**Exercise objective:** Beginning at the first line of the data, print each line exactly, stopping after the line that contains "bpy.context.scene.collection.objects.link(empty)".

## Start

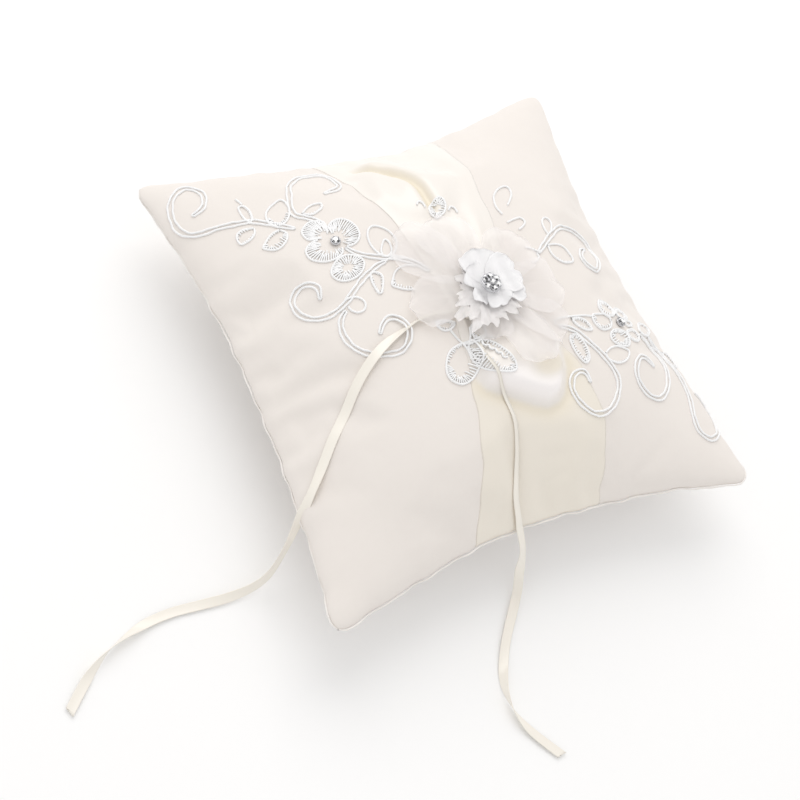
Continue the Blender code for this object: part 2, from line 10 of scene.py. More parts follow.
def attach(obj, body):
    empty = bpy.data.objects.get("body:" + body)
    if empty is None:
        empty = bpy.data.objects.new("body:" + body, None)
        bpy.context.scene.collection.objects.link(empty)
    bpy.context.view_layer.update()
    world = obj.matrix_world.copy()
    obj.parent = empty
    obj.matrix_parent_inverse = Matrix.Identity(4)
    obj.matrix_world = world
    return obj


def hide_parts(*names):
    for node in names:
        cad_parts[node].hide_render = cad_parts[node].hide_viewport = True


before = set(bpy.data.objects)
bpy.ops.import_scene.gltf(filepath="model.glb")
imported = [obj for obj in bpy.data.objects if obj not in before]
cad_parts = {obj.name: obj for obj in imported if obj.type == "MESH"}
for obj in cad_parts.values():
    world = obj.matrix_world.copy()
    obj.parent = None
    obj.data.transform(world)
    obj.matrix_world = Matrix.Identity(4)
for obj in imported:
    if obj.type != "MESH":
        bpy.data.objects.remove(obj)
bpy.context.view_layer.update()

## End

**Problem solution:**
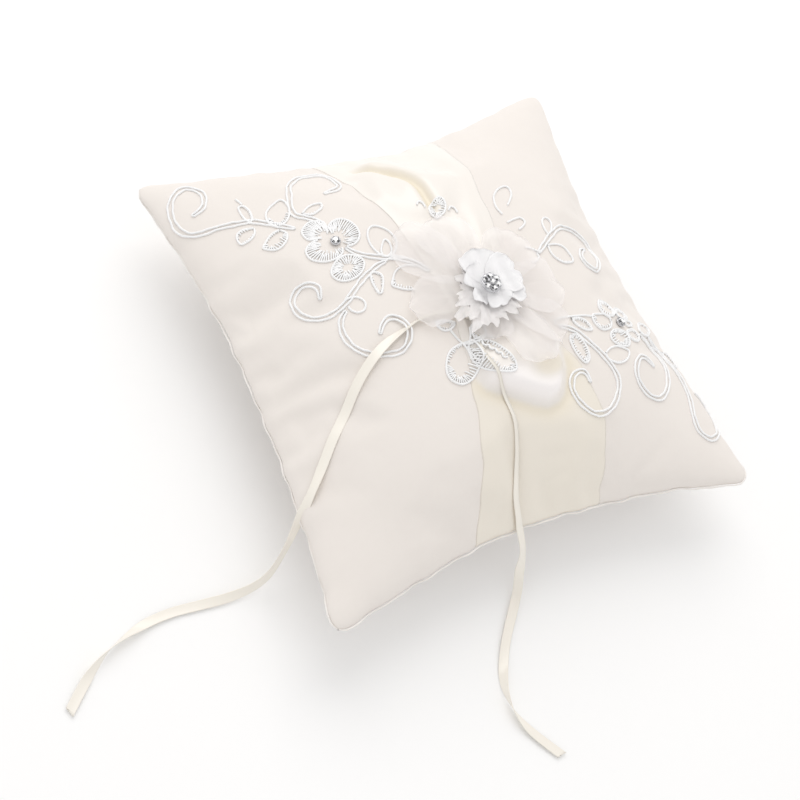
Continue the Blender code for this object: part 2, from line 10 of scene.py. More parts follow.
def attach(obj, body):
    empty = bpy.data.objects.get("body:" + body)
    if empty is None:
        empty = bpy.data.objects.new("body:" + body, None)
        bpy.context.scene.collection.objects.link(empty)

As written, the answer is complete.